Icy Birth? Amino acids form in simulations of space ice

In another step toward understanding the origin of Earth’s biological molecules, two independent laboratory experiments have produced amino acids–the building blocks of proteins–by simulating conditions in icy, interstellar space.

COMET DUST. Scaled-up plastic model, about 15 centimeters wide, represents interstellar dust particles in a piece of a comet. Raymond and Beverly Sackler Laboratory for Astrophysics at Leiden Observatory, The Netherlands

The results, published in the March 28 Nature, suggest that some amino acids could have formed in giant clouds of icy particles and then hitched rides on comets and asteroids to planets throughout the universe, says Max Bernstein of NASA’s Ames Research Center in Mountain View, Calif.

In the search for precursors to life on Earth, various researchers have created amino acids and other organic molecules in lab experiments that simulate specific environments, such as those on early Earth or asteroids.

Researchers have also speculated that amino acids might form on interstellar ice particles that are exposed to ultraviolet light, yet until now, no one had shown that this could actually happen, says Bernstein.

“I think it’s a really exciting justification of the notion that these building blocks can come from outer space,” comments Jennifer Blank of the Lawrence Livermore National Laboratory in California (SN: 5/19/01, p. 317: Cosmic Chemistry Gets Creative).

In each of the new experiments, performed at very low temperatures and pressures, scientists chose small molecules found in space and deposited them on a surface while irradiating them with ultraviolet light. Bernstein and his colleagues made an icy layer of water, methanol, ammonia, and hydrogen cyanide. The other team, which includes scientists from four European institutions, used less water than the NASA team did. It also included carbon monoxide and carbon dioxide in its mix but no hydrogen cyanide.

After warming the samples to room temperature, the NASA group detected three amino acids: glycine, alanine, and serine. The European group identified 16 amino acids, including 6 that appear in life’s proteins.

Uwe Meierhenrich of Bremen University in Germany says the creation of amino acids in the European group’s experiment was a surprise. The team had been preparing interplanetary ice samples to test equipment for the upcoming Rosetta space probe, which will analyze a comet’s chemistry.

To rule out contamination by natural amino acids, both research teams used a heavy isotope of carbon in their initial chemicals and found that same isotope in the final amino acids. Moreover, some amino acids have both a left- and a right-handed form, but living organisms contain almost exclusively the left-handed variety. So, most amino acids on Earth are in that form. The researchers produced a 50-50 mix of left-handed and right-handed forms in their samples, a confirmation that the amino acids derived from the experiment.
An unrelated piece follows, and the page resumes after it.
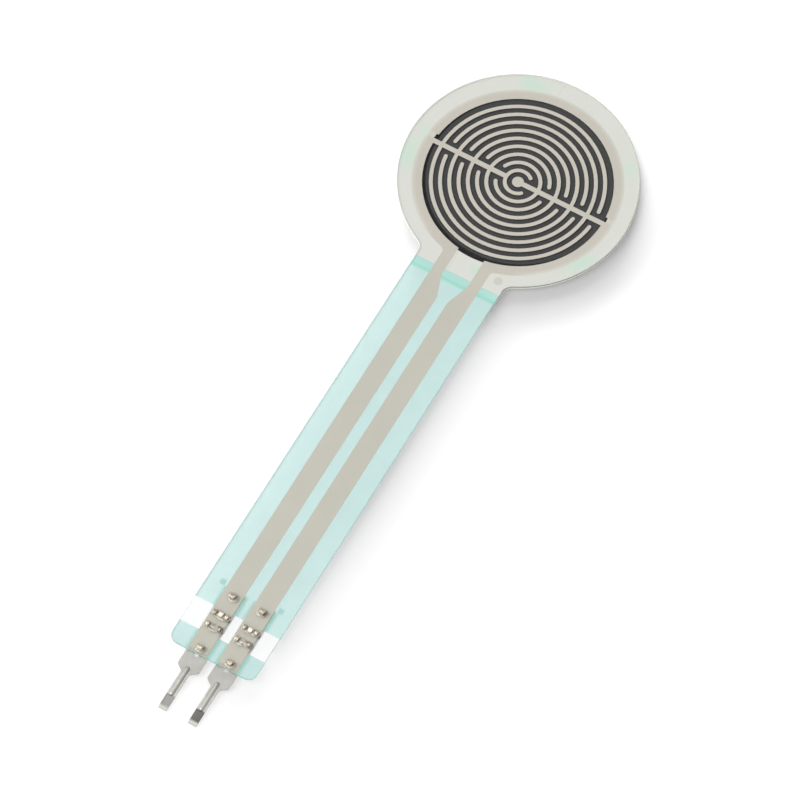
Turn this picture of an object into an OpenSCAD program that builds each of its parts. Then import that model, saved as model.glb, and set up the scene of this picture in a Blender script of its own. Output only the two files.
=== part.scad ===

These studies may help explain how some amino acids formed initially, but they do not indicate why life incorporates only left-handed amino acids. One popular theory is that certain naturally occurring forms of UV radiation, called circularly polarized light, preferentially produce left-handed varieties in interstellar space. By running their experiments again with such UV light, the NASA group is now pursuing this possibility, says Bernstein.

Blank says that another question is, How long can such amino acids survive in their icy birthplaces?

“Really rich, robust chemistry taking place in the cosmos” contributes to making the molecules necessary for life, says Jeffrey Bada of the University of California at San Diego. He notes that interstellar ice chemistry is just one of many processes–including chemical reactions on asteroids or the early Earth–that could form amino acids.